Na zona da Ribeira e na freguesia vizinha da Vitória, como Irene, "criada de servir" que aprendeu a falar francês, há dezenas de casos idênticos. Veio a velhice, a casa, o doce lar, virou cárcere. Vivem nos últimos pisos - as rendas aí eram menos tormentosas para gente simples - de prédios antigos, sem elevador. Em grande parte das casas antigas, entretanto recuperadas, o problema subsiste: a arquitectura não permite ou adia--se, por questões de poupança, a instalação do ascensor.

O presidente da Junta de S. Nicolau, freguesia que integra a Ribeira, conhece bem o problema. Jerónimo Poncinao, 73 anos, mora, há décadas, num quinto andar da Rua de Belmonte. Para este beirão, natural da aldeia de Monte- perobolso, os "80 degraus" de escadas funcionam ainda como acesso. O mesmo não dirá a sogra, Altina Marques, 93 anos, que reside na mesma casa.

Há situações em que esta espécie de prisão domiciliária, pena a cumprir por gente que comete o crime de envelhecer, não é total. Ana Pinto, 74 anos, vive com um filho doente e dois gatos (a Boneca e Pretinho) nas águas-furtadas de prédio de cinco pisos. A escadaria é imensa, a pique. Ana desce uma vez à rua, pela manhã. O resto do dia passa-o em casa a ver televisão, indiferente ao intenso cheiro a urina de felino.

A companhia nocturna de Irene é também a televisão. "Fica ligada a até à meia-noite." Durante o dia, deixa ir o olhar no voo das gaivotas ("vêm comer aqui ao peitoril da janela"), a viagem termina na outra margem do rio, em Gaia, onde trabalhou muito tempo. Da outra janela, da parte da frente, vê a ruela que a levava ao centro da cidade. E os gatos a lamber o sol, no mundo que lhe está vedado.
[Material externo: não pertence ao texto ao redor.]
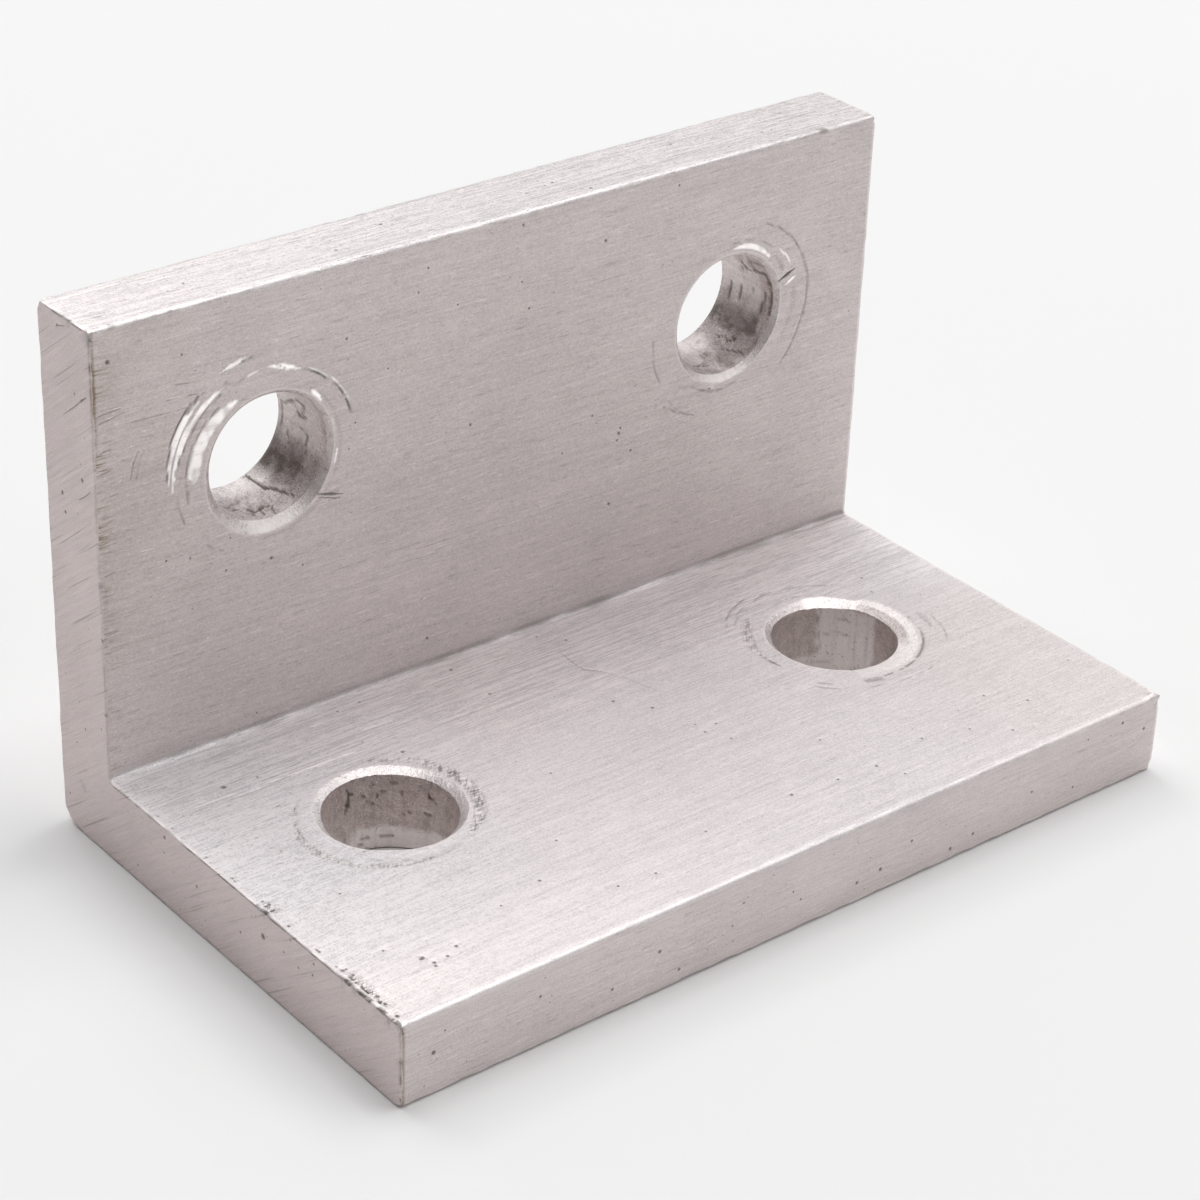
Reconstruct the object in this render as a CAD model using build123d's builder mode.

Uma vez por semana abre a porta a um funcionário do Centro Social Sá Homem, que lhe traz as compras para uns dias. Irene é viúva. O amor tardio com o taxista com quem casou, tinha então 47 anos, não gerou nenhum herdeiro. Uma sobrinha visita-a aos domingos; às vezes, a solidão é interrompida com a passagem da assistente social ou do pároco da S. Nicolau e da Vitória. Sempre que é solicitado, padre Jardim Moreira sobe o escadaria de madeira para confessar estes deserdados fiéis, partilhar a amargura.

Na Ribeira e restante geografia de S. Nicolau, segundo os dados do pároco, existem não mais de "900 habitantes". Quando aqui chegou, em 1968, a população ultrapassava as dez mil almas. Uma parte significativa dos sobreviventes atingiu o patamar da terceira e idade. Moram no 3.º, 4.º e 5.º pisos. "Só descendo numa cadeirinha dos bombeiros, senão não saem", diz padre Jardim. "Isto é o drama de muita gente no centro histórico."

A privação da rua, do sol, de caminhar pela cidade, mesmo que seja breve o roteiro, agrava a solidão. Outra mazela arrasta a imobilidade, a clausura doméstica: como vivem fechados, o ar não se renova, não se regenera, no espaço habitável. Quase todos sofrem, ou vão sofrer, de problemas respiratórios que precipitam a morte.

Pouco ou quase nada podem fazer. As reformas pequenas não lhe permitem o sonho de mudar para casa menos desumana, e o acesso a lar terceira idade também se afigura difícil. Irene acalenta a esperança de acabar o restos do dias no lar do centro social da paróquia da Vitória.

Como tinha sido avisada de véspera da nossa visita, Irene Faria pediu a um vizinho para nos abrir a porta da rua. Nas outras visitas, as chaves voam lá do alto da prédio, embrulhadas num pano de flanela para amortecer a queda no lajedo.